YOUR INSTRUCTIONS: Write out only the span of lines that begins at the line with "Write part 4" and ends at the line with "and back inside.". Keep both end lines, word for word.

INPUT FOR THIS TASK:
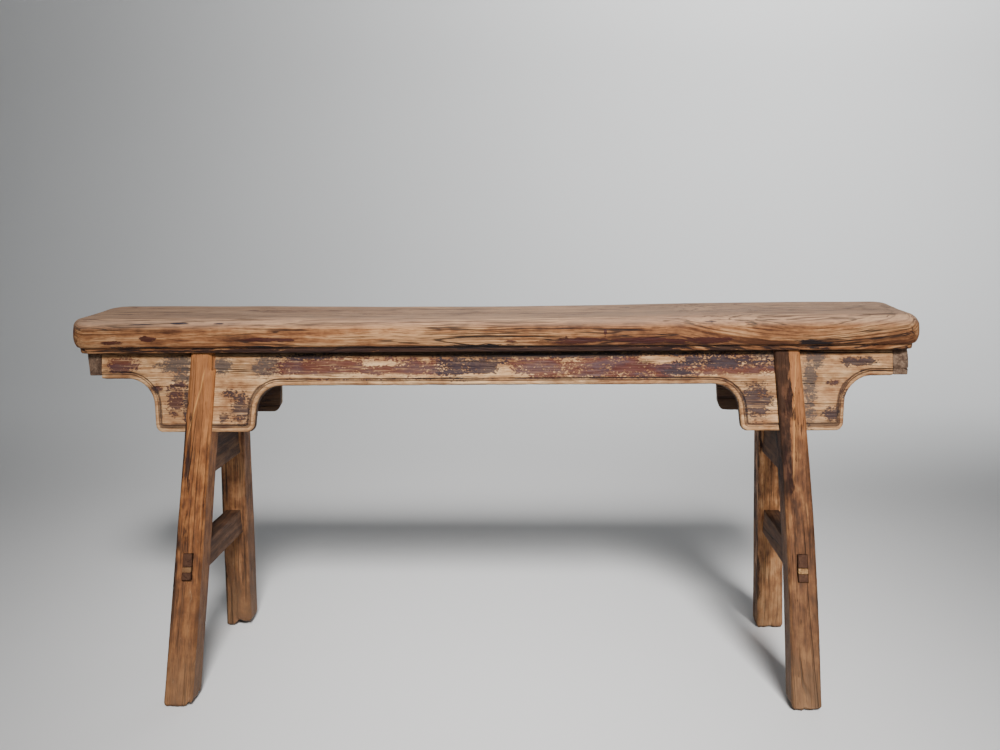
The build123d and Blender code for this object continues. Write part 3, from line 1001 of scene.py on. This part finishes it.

* * *

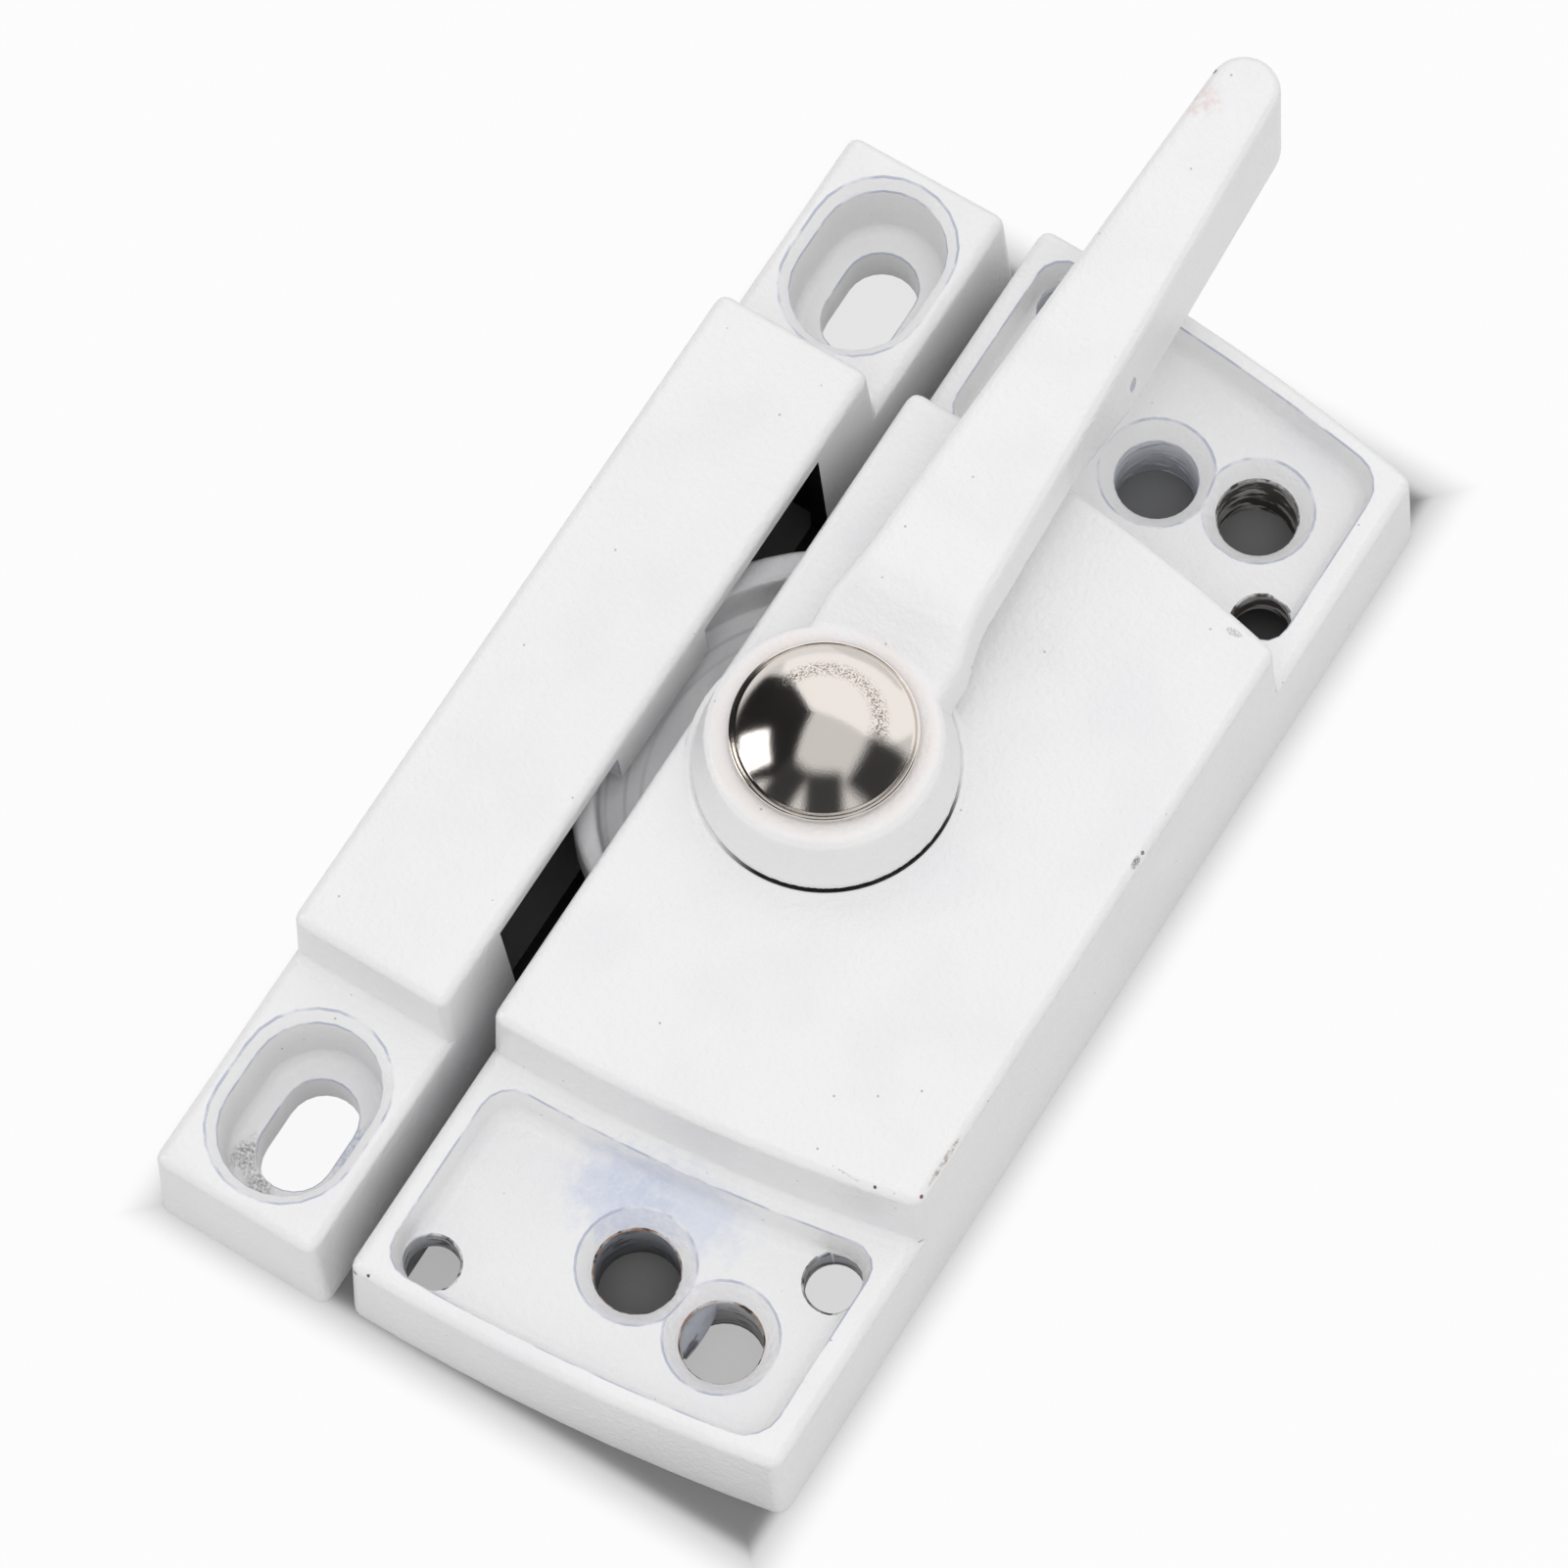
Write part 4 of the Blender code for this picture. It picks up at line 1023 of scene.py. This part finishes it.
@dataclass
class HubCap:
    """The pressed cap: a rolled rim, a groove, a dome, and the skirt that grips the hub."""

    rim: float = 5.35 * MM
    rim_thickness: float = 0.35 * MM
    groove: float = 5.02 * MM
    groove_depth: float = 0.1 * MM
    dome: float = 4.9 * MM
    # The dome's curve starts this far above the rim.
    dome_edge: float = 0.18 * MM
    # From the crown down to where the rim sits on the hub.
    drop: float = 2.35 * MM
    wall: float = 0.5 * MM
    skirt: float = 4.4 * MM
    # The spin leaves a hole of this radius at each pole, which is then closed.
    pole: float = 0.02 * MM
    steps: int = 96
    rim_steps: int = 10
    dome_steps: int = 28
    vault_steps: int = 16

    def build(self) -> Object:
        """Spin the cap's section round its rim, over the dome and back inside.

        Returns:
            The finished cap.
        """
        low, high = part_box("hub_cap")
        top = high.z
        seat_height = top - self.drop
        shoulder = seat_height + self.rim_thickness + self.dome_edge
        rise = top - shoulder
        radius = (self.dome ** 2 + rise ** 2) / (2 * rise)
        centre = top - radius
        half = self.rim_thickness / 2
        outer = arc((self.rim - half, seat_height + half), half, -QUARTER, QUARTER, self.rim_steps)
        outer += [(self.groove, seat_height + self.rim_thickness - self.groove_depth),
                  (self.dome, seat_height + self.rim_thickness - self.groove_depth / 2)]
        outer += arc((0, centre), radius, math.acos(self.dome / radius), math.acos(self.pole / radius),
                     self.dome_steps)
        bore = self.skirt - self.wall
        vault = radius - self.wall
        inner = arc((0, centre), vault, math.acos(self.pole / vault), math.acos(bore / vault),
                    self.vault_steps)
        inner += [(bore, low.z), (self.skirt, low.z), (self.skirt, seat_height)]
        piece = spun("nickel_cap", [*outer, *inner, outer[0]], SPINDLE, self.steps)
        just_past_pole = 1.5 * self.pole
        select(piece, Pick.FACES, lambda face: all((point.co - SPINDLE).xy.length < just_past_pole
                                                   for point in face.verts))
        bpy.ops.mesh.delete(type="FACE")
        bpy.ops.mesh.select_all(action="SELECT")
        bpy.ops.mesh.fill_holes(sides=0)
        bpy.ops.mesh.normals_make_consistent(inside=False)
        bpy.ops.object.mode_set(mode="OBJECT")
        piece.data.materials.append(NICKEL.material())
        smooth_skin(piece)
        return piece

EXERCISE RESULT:
Write part 4 of the Blender code for this picture. It picks up at line 1023 of scene.py. This part finishes it.
@dataclass
class HubCap:
    """The pressed cap: a rolled rim, a groove, a dome, and the skirt that grips the hub."""

    rim: float = 5.35 * MM
    rim_thickness: float = 0.35 * MM
    groove: float = 5.02 * MM
    groove_depth: float = 0.1 * MM
    dome: float = 4.9 * MM
    # The dome's curve starts this far above the rim.
    dome_edge: float = 0.18 * MM
    # From the crown down to where the rim sits on the hub.
    drop: float = 2.35 * MM
    wall: float = 0.5 * MM
    skirt: float = 4.4 * MM
    # The spin leaves a hole of this radius at each pole, which is then closed.
    pole: float = 0.02 * MM
    steps: int = 96
    rim_steps: int = 10
    dome_steps: int = 28
    vault_steps: int = 16

    def build(self) -> Object:
        """Spin the cap's section round its rim, over the dome and back inside.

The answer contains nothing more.